Роман М. Павича – великолепный «языковой» роман. Его культурологический диапазон формируется тонкой материей языка, несущего в себе многовековую отшлифовку смысла во имя многозвучия слова в его емкой краткости, зоркости, точности. Текст нашпигован народной мудростью пословиц, поговорок, неотделим от них стиль авторского повествования – он на равных в блеске, остроумии, зоркой неожиданности наблюдений. («На толстую кошку блоха не пойдет»; «пусть не похваляется тот, кто обувается, так же, как тот, кто уже разулся»; «нельзя быть мудрым все семь дней недели»; «плохо придется тому, кто посолит черешню или уксусом польет пирожное…».) Мифопоэтизмы, как в латиноамериканском романе, преображают реальность в чудеса, контаминируясь в бриколажном единстве. («Когда Бранкович проходил мимо коровьего стада, оно начинало шагать на одном месте»; «у переродившегося Севаста уши стали такими острыми, как нож, что его ухом можно кусок хлеба отрезать»)… Сравнения поражают неожиданностью, отдаленностью сопоставлений («Студентка носила брови из скелетиков рыбы», «один глаз был постный, другой – скоромный» – ну, чем не сюрреализм?). В тексте представлены, по сути, все виды тропов: обычная метафора («стало тихо, как в банке огурцов»), оксюморон (грудь так «заросла, что пробор видно»), синекдоха (увидел венгра, «от него пахло вишней» – здесь не дегустация, а часть заменяет целое – Венгрия знаменита вишнями), литота (книга «шептала «нефеш, нефеш» – это низшая душа Коэна) и т. д. Для читателя это языковое пиршество и, читая, он ждет все новых подарков, и текст оправдывает эти ожидания до конца.

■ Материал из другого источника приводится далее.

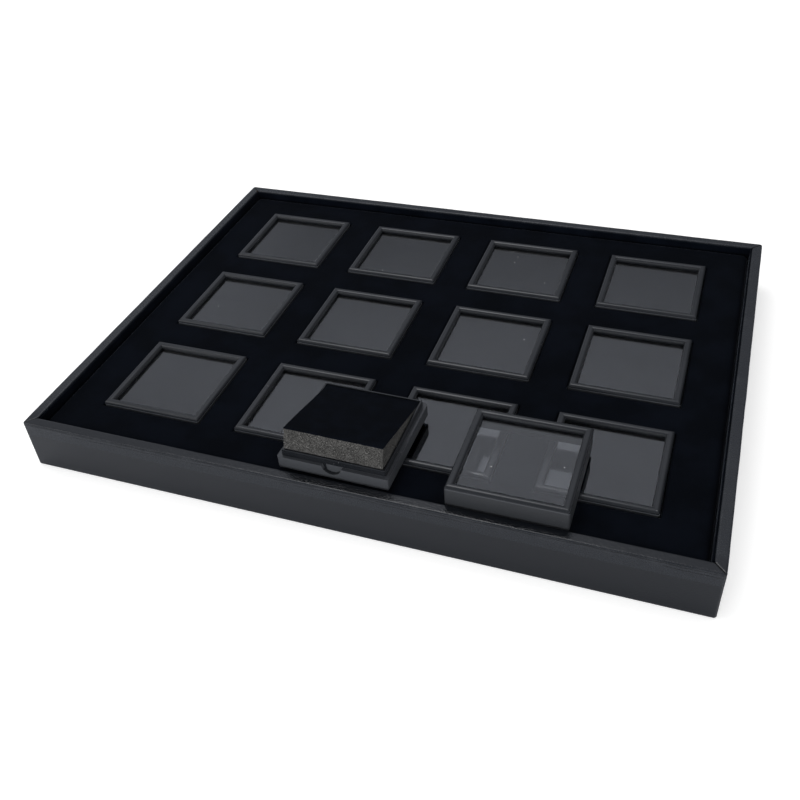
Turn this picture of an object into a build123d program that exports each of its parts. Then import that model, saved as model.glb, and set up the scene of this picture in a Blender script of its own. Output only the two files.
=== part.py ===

Но главная в тексте «кафкианская метафора», именуемая современными исследователями как «метаметафора» с ее параболической перспективой смысла в метареальность, которая, прямо отсутствуя в словесном выражении в тексте, формирует вторую часть иносказания ассоциативными представлениями. К примеру: плавала в море обычная черепаха, ее белый скелет на берегу увидел шайтан Ябир Ибн Акшани, сделал из нее музыкальный инструмент, на котором великолепно играл, а потом (разные варианты) исчез. Но в другом месте текста говорится, что кто-то нашел на берегу скелет белой черепахи, просунул свои руки, ноги в отверстия скелета и поплыл в открытое море.
Один из вариантов интерпретации: это метафора субстанциональных устремлений автора при создании художественного произведения и читателя при восприятии его; море – метафора жизни, черепаха оттуда: но в руках у мастера мертвенно-аморфный материал (скелет черепахи), и он – создатель собственными усилиями преобразует его в нечто новое – музыкальный инструмент, инструмент его искусства – игры. Читатель же ищет «вложения» себя в найденные «отверстия» текста. Для него текст – скелет, это он – читатель оживит его собой и отправится в свободное плавание по морю – тому жизненному материалу, что он увидел. Перед нами своеобразная эстетическая прокламация свободы художника в творческом процессе и свободы читателя в интерпретации текста (акценты постмодерна; текст живет лишь в интерпретации читателя).